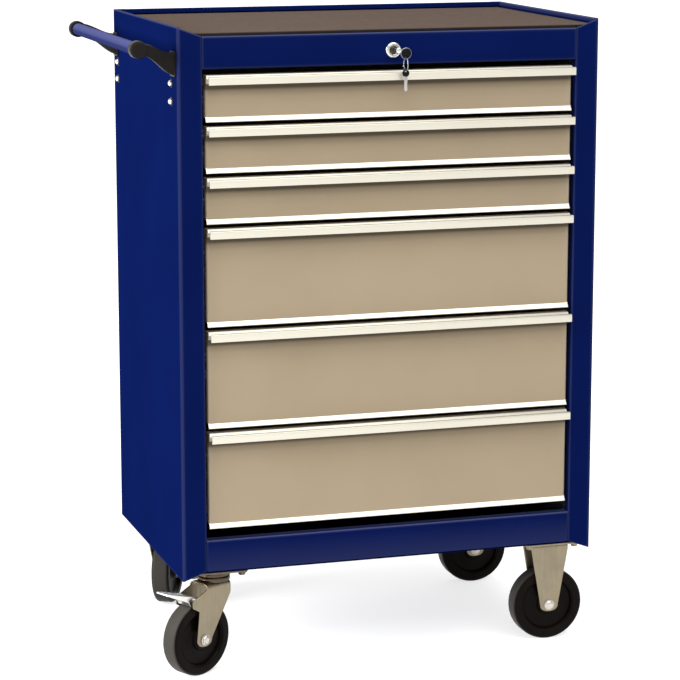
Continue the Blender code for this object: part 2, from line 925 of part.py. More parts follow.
def lock_key():
    """The key in the lock, about the lock's axis at the front face: a shank, and a head folded to the right."""
    shank_start = plug_proud + seat_gap
    rear = key_plane - key_head_sheet / 2
    front = key_plane + key_head_sheet / 2
    shank = block(
        "shank",
        (-key_shank_half_width, -key_plane, -key_shank_half_height),
        (key_shank_half_width, -shank_start, key_shank_half_height),
    )
    boss = rod("boss", key_boss_radius, -front, -rear, Y, (0, 0, 0))
    head = rod("head", key_head_radius, -front, -rear, Y, (key_head_side, 0, -key_head_fall), ring_steps)
    hole = rod(
        "hole",
        ring_hole_radius,
        -front - cut_overrun,
        -rear + cut_overrun,
        Y,
        (key_head_side, 0, -key_ring_hole_drop()),
        small_steps,
    )
    return merged("lock_key", [shank, boss, head], [hole], smooth=True)


def key_ring_hole_drop():
    """How far below the lock's axis the ring's hole in the key's head is."""
    return key_head_fall + key_head_radius - ring_hole_margin - ring_hole_radius


def ring_place():
    """Middle of the key ring, from the lock's axis at the front face: it hangs with its wire in the hole."""
    slack = ring_hole_radius - ring_wire - seat_gap
    return Vector((key_head_side, -key_plane, -key_ring_hole_drop() - slack - ring_radius))


def key_ring():
    """A ring of wire about Z."""
    steps = small_steps // 2
    profile = [
        (
            ring_radius + ring_wire * math.cos(2 * math.pi * i / steps),
            ring_wire * math.sin(2 * math.pi * i / steps),
        )
        for i in range(steps)
    ]
    return turned("key_ring", profile, ring_steps, closed=True)


def spare_key():
    """The second key, about the ring's wire that it hangs on: a bow with a hole, and a blade below."""
    half = spare_sheet / 2
    slack = ring_hole_radius - ring_wire - seat_gap
    bow_z = -slack - (spare_bow_radius - spare_hole_margin - ring_hole_radius)
    bow = rod("bow", spare_bow_radius, -half, half, Y, (0, 0, bow_z), ring_steps)
    blade_half = half - seat_gap
    blade = block(
        "blade",
        (-spare_blade_half_width, -blade_half, bow_z - spare_bow_radius - spare_blade_length),
        (spare_blade_half_width, blade_half, bow_z - spare_bow_radius / 2),
    )
    reach = half + cut_overrun
    hole = rod("hole", ring_hole_radius, -reach, reach, Y, (0, 0, -slack))
    return merged("spare_key", [bow, blade], [hole], smooth=True)


def rocker_pivot():
    """(y, z) of the rocker's pin, halfway between the cam and the lock bar."""
    front, rear = rocker_ends()
    return (front + rear) / 2, cabinet_height - rocker_drop


def rocker_ends():
    """(y of the finger's end, y of the rear end) of the rocker."""
    bar_front = back_inner - bar_back_gap - bar_sheet
    return barrel_length + seat_gap, bar_front - bar_sheet


def lock_rocker():
    """The flat lever under the shelf that turns the cam's push into the lock bar's lift, about its pin."""
    pivot_y, pivot_z = rocker_pivot()
    front, rear = rocker_ends()
    half = rocker_height / 2
    finger_top = lock_height - cam_half_width - finger_clearance
    lug_foot = pivot_z + half + rocker_crank
    outline = [
        (front, finger_top - rocker_height),
        (front, finger_top),
        (front + finger_length, finger_top),
        (front + finger_length + rocker_taper, pivot_z + half),
        (rear - finger_length - rocker_taper, pivot_z + half),
        (rear - finger_length, lug_foot),
        (rear, lug_foot),
        (rear, lug_foot - rocker_height),
        (rear - finger_length, lug_foot - rocker_height),
        (rear - finger_length - rocker_taper, pivot_z - half),
        (front + finger_length + rocker_taper, pivot_z - half),
        (front + finger_length, finger_top - rocker_height),
    ]
    local = [(y - pivot_y, z - pivot_z) for y, z in outline]
    bar = prism("lock_rocker", local, X, -rocker_half_sheet, rocker_half_sheet)
    reach = rocker_half_sheet + cut_overrun
    bore = rod("bore", rocker_pin_radius + axle_clearance, -reach, reach, X, (0, 0, 0))
    return merged("lock_rocker", [bar], [bore])


def lock_bar():
    """The upright bar behind the drawers: a hook for each catch and a lug over the rocker's end."""
    rear = back_inner - bar_back_gap
    front = rear - bar_sheet
    hook_front = tray_back + hook_tray_gap
    _, pivot_z = rocker_pivot()
    lug_foot = pivot_z + rocker_height / 2 + rocker_crank + lug_clearance
    places = list(reversed(drawer_places()))
    first = places[0][1] + places[0][2] - catch_top_drop - catch_drop - slide_height
    outline = [(rear, first), (front, first)]
    for _, foot, height in places:
        up = foot + height - catch_top_drop - catch_drop - hook_clearance
        low = up - catch_drop - hook_sheet
        outline += [
            (front, low),
            (hook_front, low),
            (hook_front, up),
            (hook_front + hook_sheet, up),
            (hook_front + hook_sheet, low + hook_sheet),
            (front, low + hook_sheet),
        ]
    outline += [
        (front, lug_foot),
        (hook_front, lug_foot),
        (hook_front, lug_foot + hook_sheet),
        (rear, lug_foot + hook_sheet),
    ]
    return prism("lock_bar", outline, X, -bar_half_width, bar_half_width)


def build_shell(cabinet):
    """The welded shell, its slide liners and the mat."""
    left = side_panel()
    piece("left_side_panel", left, blue_paint, cabinet)
    piece("right_side_panel", mirrored(left, X), blue_paint, cabinet)
    piece("back_panel", back_panel(), blue_paint, cabinet)
    piece("base_pan", base_pan(), blue_paint, cabinet)
    piece("bottom_rail", front_rail(post_foot_rise, False), blue_paint, cabinet)
    reach = barrel_length + cut_overrun
    hole = rod("hole", barrel_radius + seat_gap, -reach, reach, Y, (0, 0, lock_height), ring_steps)
    upper = merged("top_rail", [front_rail(opening_top, True)], [hole], smooth=True)
    piece("top_rail", upper, blue_paint, cabinet)
    piece("top_plate", top_plate(), blue_paint, cabinet)
    piece("top_mat", top_mat(), mat_rubber, cabinet)
    liner = slide_liner()
    piece("left_slide_liner", liner, slide_zinc, cabinet)
    piece("right_slide_liner", mirrored(liner, X), slide_zinc, cabinet)


def build_drawers(cabinet):
    """Six drawers, each with its tray, pull and two slide members."""
    pull = drawer_pull()
    left = runner()
    right = mirrored(left, X)
    trays = {height: drawer_tray(height) for height in (shallow_height, deep_height)}
    for number, foot, height in drawer_places():
        carrier = frame(f"drawer_{number}_frame", (0, 0, foot), cabinet)
        piece(f"drawer_{number}_tray", trays[height], front_paint, carrier)
        piece(f"drawer_{number}_pull", pull, pull_aluminium, carrier, (0, 0, height))
        middle = slide_height_in(height)
        piece(f"drawer_{number}_left_slide", left, slide_zinc, carrier, (0, 0, middle))
        piece(f"drawer_{number}_right_slide", right, slide_zinc, carrier, (0, 0, middle))


def build_handle(cabinet):
    """The push handle on the left side: a tube between two plastic brackets."""
    front = handle_bracket()
    piece("front_handle_bracket", front, black_plastic, cabinet)
    piece("rear_handle_bracket", mirrored(front, Y, cabinet_depth / 2), black_plastic, cabinet)
    start = cup_length - cup_overrun - cup_depth + seat_gap
    place = (-half_width - handle_reach, 0, cabinet_height - handle_drop)
    tube = rod("tube", handle_radius, start, cabinet_depth - start, Y, place, ring_steps)
    piece("handle_tube", tube, blue_paint, cabinet)


def build_castors(cabinet):
    """Two fixed castors on the right and two braked swivel castors on the left."""
    wheel = lying(castor_wheel(), Y, (0, 0, 0))
    axle = lying(castor_axle(), Y, (0, 0, 0))
    bracket, plate, fork, pedal = rigid_bracket(), swivel_plate(), swivel_fork(), brake_pedal()
    axle_z = wheel_radius - floor_drop
    side = half_width - castor_side_inset
    race_foot = castor_height - wheel_radius - seat_gap - top_plate_sheet - race_height
    pedal_place = (pedal_pivot_trail, 0, race_foot - seat_gap - pedal_pivot_drop)
    ends = (
        ("front", castor_front_inset, front_castor_turn),
        ("rear", cabinet_depth - castor_front_inset, rear_castor_turn),
    )
    for end, place_y, turn in ends:
        fixed = frame(f"{end}_right_castor_frame", (side, place_y, axle_z), cabinet)
        piece(f"{end}_right_castor_bracket", bracket, zinc, fixed)
        piece(f"{end}_right_castor_axle", axle, zinc, fixed)
        piece(f"{end}_right_castor_wheel", wheel, wheel_black, fixed)
        mounted = frame(f"{end}_left_castor_mount", (-side, place_y, axle_z), cabinet)
        piece(f"{end}_left_castor_plate", plate, zinc, mounted)
        swivel = frame(f"{end}_left_castor_swivel", (-side, place_y, axle_z), cabinet, turn)
        piece(f"{end}_left_castor_fork", fork, zinc, swivel)
        piece(f"{end}_left_castor_axle", axle, zinc, swivel, (trail, 0, 0))
        piece(f"{end}_left_castor_wheel", wheel, wheel_black, swivel, (trail, 0, 0))
        piece(f"{end}_left_castor_pedal", pedal, zinc, swivel, pedal_place)


def build_lock(cabinet):
    """The lock in the upper rail, its keys, and the rocker and bar that hold the drawers shut."""
    lock = frame("lock_frame", (0, 0, lock_height), cabinet)
    outward = Matrix.Rotation(math.radians(90), 4, "X")
    piece("lock_barrel", moved(lock_barrel(), outward), chrome, lock)
    piece("lock_plug", lock_plug(), chrome, lock)
    piece("lock_key", lock_key(), black_plastic, lock)
    ring = lying(key_ring(), X, (0, 0, 0))
    piece("key_ring", ring, chrome, lock, ring_place())
    hang = ring_place() - Vector((0, 0, ring_radius))
    piece("spare_key", spare_key(), chrome, lock, hang)
    pivot_y, pivot_z = rocker_pivot()
    piece("lock_rocker", lock_rocker(), zinc, cabinet, (0, pivot_y, pivot_z))
    piece("lock_bar", lock_bar(), zinc, cabinet)


for old in list(bpy.data.objects):
    bpy.data.objects.remove(old)

blue_paint = material("blue_paint", (0.006, 0.022, 0.17), 0.35, 0)
front_paint = material("front_paint", (0.47, 0.39, 0.26), 0.45, 0)
pull_aluminium = material("pull_aluminium", (0.86, 0.85, 0.78), 0.3, 1)
black_plastic = material("black_plastic", (0.02, 0.018, 0.016), 0.45, 0)
mat_rubber = material("mat_rubber", (0.16, 0.13, 0.1), 0.8, 0)
zinc = material("zinc", (0.62, 0.59, 0.53), 0.35, 1)
slide_zinc = material("slide_zinc", (0.6, 0.6, 0.6), 0.4, 1)
wheel_black = material("wheel_black", (0.02, 0.018, 0.017), 0.5, 0)
chrome = material("chrome", (0.8, 0.8, 0.8), 0.12, 1)

cart = frame("cabinet", (side_reach / 2, (front_reach - rear_reach - cabinet_depth) / 2, floor_drop))
build_shell(cart)
build_drawers(cart)
build_handle(cart)
build_castors(cart)
build_lock(cart)
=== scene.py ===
"""Six-drawer tool cart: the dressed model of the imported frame, in metres, with Z up and the drawers facing -Y."""

import math

import bmesh
import bpy
import numpy as np
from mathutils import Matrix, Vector


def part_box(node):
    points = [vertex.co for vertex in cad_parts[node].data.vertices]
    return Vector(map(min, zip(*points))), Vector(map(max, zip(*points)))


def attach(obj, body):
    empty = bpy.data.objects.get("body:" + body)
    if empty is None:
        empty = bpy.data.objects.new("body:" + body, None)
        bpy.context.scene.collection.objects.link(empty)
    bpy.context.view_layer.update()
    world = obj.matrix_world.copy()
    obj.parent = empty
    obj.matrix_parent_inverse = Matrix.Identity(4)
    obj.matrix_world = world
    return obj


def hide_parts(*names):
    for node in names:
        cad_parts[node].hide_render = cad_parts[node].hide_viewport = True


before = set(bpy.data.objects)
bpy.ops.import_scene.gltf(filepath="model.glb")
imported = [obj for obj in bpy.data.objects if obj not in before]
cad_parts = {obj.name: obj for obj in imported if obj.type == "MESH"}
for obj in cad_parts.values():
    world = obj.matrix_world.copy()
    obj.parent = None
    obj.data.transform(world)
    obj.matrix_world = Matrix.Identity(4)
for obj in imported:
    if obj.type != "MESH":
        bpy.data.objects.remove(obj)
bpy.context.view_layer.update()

# Side panels. Each wall is one sheet of 1.2 mm steel, folded round the front corner into a post and turned in
# again behind it, and at the back into a flange. The upper edge is hemmed into a rim that falls away over the
# post. Dark blue powder coat all over.
shell_width, shell_depth, shell_height = 0.674, 0.432, 0.850
shell_sheet = 0.0012
post_width, post_return, post_fall = 0.038, 0.018, 0.014
rear_flange = 0.018
corner_bend, tight_bend = 0.0045, 0.002
rim_width, rim_depth = 0.006, 0.007
half_shell = shell_width / 2
opening_half = half_shell - post_width
left_low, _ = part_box("left_side_panel")
_, right_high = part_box("right_side_panel")
shell_home = np.array([(left_low.x + right_high.x) / 2, left_low.y, left_low.z])
X, Y, Z = 0, 1, 2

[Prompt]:
Begin with the line that contains "points = [vertex.co" and quote each line after it exactly, stopping after the last line of the data.

[Complete output]:
    points = [vertex.co for vertex in cad_parts[node].data.vertices]
    return Vector(map(min, zip(*points))), Vector(map(max, zip(*points)))


def attach(obj, body):
    empty = bpy.data.objects.get("body:" + body)
    if empty is None:
        empty = bpy.data.objects.new("body:" + body, None)
        bpy.context.scene.collection.objects.link(empty)
    bpy.context.view_layer.update()
    world = obj.matrix_world.copy()
    obj.parent = empty
    obj.matrix_parent_inverse = Matrix.Identity(4)
    obj.matrix_world = world
    return obj


def hide_parts(*names):
    for node in names:
        cad_parts[node].hide_render = cad_parts[node].hide_viewport = True


before = set(bpy.data.objects)
bpy.ops.import_scene.gltf(filepath="model.glb")
imported = [obj for obj in bpy.data.objects if obj not in before]
cad_parts = {obj.name: obj for obj in imported if obj.type == "MESH"}
for obj in cad_parts.values():
    world = obj.matrix_world.copy()
    obj.parent = None
    obj.data.transform(world)
    obj.matrix_world = Matrix.Identity(4)
for obj in imported:
    if obj.type != "MESH":
        bpy.data.objects.remove(obj)
bpy.context.view_layer.update()

# Side panels. Each wall is one sheet of 1.2 mm steel, folded round the front corner into a post and turned in
# again behind it, and at the back into a flange. The upper edge is hemmed into a rim that falls away over the
# post. Dark blue powder coat all over.
shell_width, shell_depth, shell_height = 0.674, 0.432, 0.850
shell_sheet = 0.0012
post_width, post_return, post_fall = 0.038, 0.018, 0.014
rear_flange = 0.018
corner_bend, tight_bend = 0.0045, 0.002
rim_width, rim_depth = 0.006, 0.007
half_shell = shell_width / 2
opening_half = half_shell - post_width
left_low, _ = part_box("left_side_panel")
_, right_high = part_box("right_side_panel")
shell_home = np.array([(left_low.x + right_high.x) / 2, left_low.y, left_low.z])
X, Y, Z = 0, 1, 2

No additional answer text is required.